Ms Sibolla recalled a time when she was welcome to the home of the Thabanes- a time when Dr Thabane and Lipolelo were the “happiest couple in the world”.

“We were very close. In fact, I was very close to her whole family. This was before the current wife (’Maesaiah) came into Ntate Tom’s life and everything changed.

“Ntate Thabane and his wife (Lipolelo) were the happiest couple I had ever known hence I always loved hanging out with them. Though I know that all good things come to an end, I must say I never saw this one coming. Even after their separation, everyone who knew them could tell that they still loved and cared for one another,” Sibolla says.

Dr Thabane became a different person after his marriage to ’Maesaiah, she says. In the aftermath of ’Maesaiah’s successful bail application, she says she  will not be returning to Lesotho anytime soon. She will not return “as long as Dr Thabane and his wife are still in power and still have ample access to state resources”.

“Life away from home is so dull and painful but it can’t be worse than living in fear of the unknown at home.
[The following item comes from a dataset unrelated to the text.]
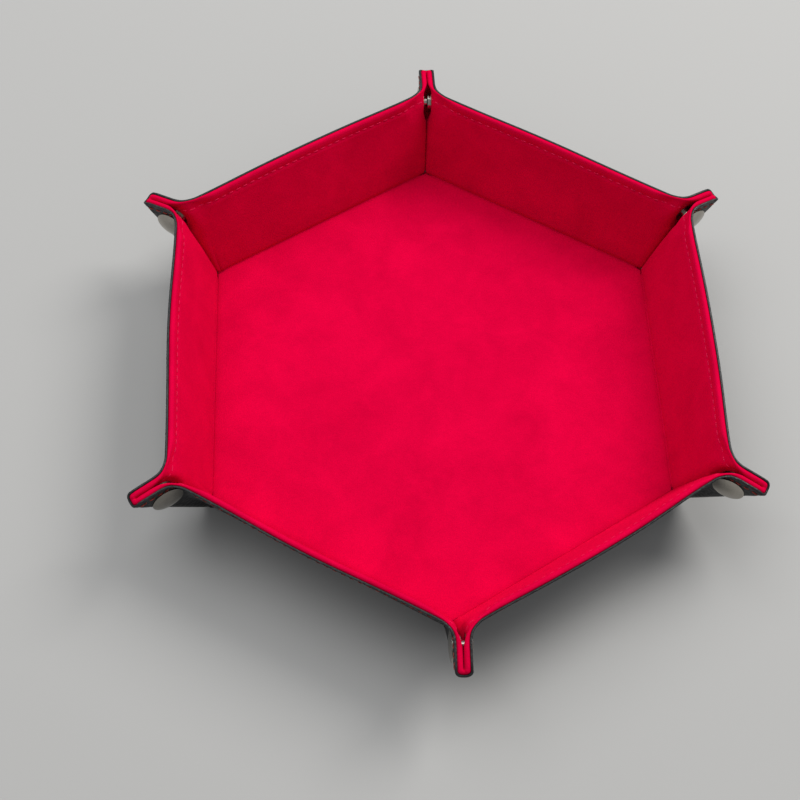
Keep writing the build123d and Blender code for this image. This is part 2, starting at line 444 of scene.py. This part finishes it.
def rim_profile(layer):
    """(inset from the rim, height) of the rows over the rim, from the inner face to the outer."""
    if layer == "velvet":
        middle = (VELVET_TOP + VELVET_BOTTOM) / 2
        half = (VELVET_TOP - VELVET_BOTTOM) / 2
        turns = np.linspace(0, pi, VELVET_RIM_ROWS)
        return [(half * VELVET_RIM_ROUND * (1 - sin(turn)), middle + half * cos(turn))
                for turn in turns]
    return [(0.16, LEATHER), (0.04, LEATHER - 0.08), (0.0, 0.55),
            (0.0, 0.25), (0.04, 0.08), (0.16, 0.0)]


def column_heights(low, rim_inset):
    """Rows of a face from low up to the rim, closer together near the base fold and in the hem."""
    fold_top, hem = 3.0, WALL_WIDTH - HEM
    return np.concatenate([
        spread(low, fold_top, 8),
        spread(fold_top, hem, 12)[1:],
        spread(hem, WALL_WIDTH - rim_inset, 12)[1:],
    ])


def layer_faces(layer, zone, share, rows, inset):
    """Heights of the layer's inner and outer face in one column, with grooves and swellings."""
    if layer == "leather":
        groove = np.exp(-(((inset - LEATHER_SEAM_DEPTH) / LEATHER_GROOVE_WIDTH) ** 2))
        return np.full_like(rows, LEATHER), LEATHER_GROOVE * groove
    groove = np.exp(-(((inset - SEAM_DEPTH) / SEAM_GROOVE_WIDTH) ** 2))
    top = VELVET_TOP + smoothstep((HEM - inset) / HEM_FADE) * HEM_SWELL - SEAM_GROOVE * groove
    across = np.abs(lateral(zone, share, rows))
    pinched = (fold_line(rows) - across) * cos(LEAN) / gusset_tangent(rows)
    below_snap = 1 - smoothstep((rows - PINCH_SWELL_END) / PINCH_SWELL_FADE)
    top = top + PINCH_SWELL * (1 - smoothstep(pinched)) * below_snap
    top = top - CREASE_DEPTH * np.exp(-((rows / CREASE_WIDTH) ** 2))
    return top, np.full_like(rows, VELVET_BOTTOM)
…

I know that we are all going to die one day but there is nothing as scary as knowing that one day you might just be killed in cold blood.

“Each passing day I fear for my family but my heart mostly goes out to my mother. She is elderly and sickly and unable to take care of herself. It hits me hard and pains me in a way I can’t express. I feel lost and I feel like I have abandoned her.

“I just feel betrayed (by Dr Thabane) and would rather we save (talking about) this for a later date. You have just opened my wounds again. This is another emotional issue, some things are better left unsaid,” Ms Sibolla says.

Ms Sibolla has since joined with Dr Thabane’s grandson and namesake, Thomas Thabane, and two others in filing a Court of Appeal application challenging Justice Mahase’s decision to grant ’Maesaiah bail.

Two days after ’Maesaiah’s release on bail, South Africa’s Defence and Military Veterans Minister, Nosiviwe Mapisa-Nqakula, called on the Lesotho government to ensure that witnesses in the Lipolelo murder case like Ms Sibolla are given adequate protection.

Ms Mapisa-Nqakula said the Southern African Development Community (SADC) “can’t be tasked with providing something that must be provided by a sovereign government”.

“If there are witnesses to this kind of case then the country must take responsibility for protecting those witnesses.

“It can’t be that for every little small (thing) you push the region to take responsibility. The region is involved in bigger stuff…,” Ms Mapisa-Nqakula said.

Commenting on Ms Mapisa-Nqakula’s remarks, Ms Sibolla says “It would really feel awkward to be given protection by the state if the state is still run by the husband of the suspect who is out on an almost free bail (of M1000) and still has access to state resources”.

Meanwhile, the President of the Law Society of Lesotho, Tekane Maqakachane, has bemoaned the state’s failure to offer protection to state witnesses, saying this increased their chances of being killed by suspects.

“The failure to afford protection puts witnesses at risk of being killed by those seeking to avoid prosecution. When a witness is killed, there will never be closure to a case and the courts also lose legitimacy.

“Witness protection laws are lacking in Lesotho…but each and every witness is entitled to protection. That’s why suspects are barred from interfering with witnesses each time bail is granted,” said Adv Maqakachane.

His sentiments are echoed by another lawyer, Adv Napo Mafaesa, who says “the commissioner of police has a responsibility to give protection to a witness if a person has genuine fears of their life being in danger”.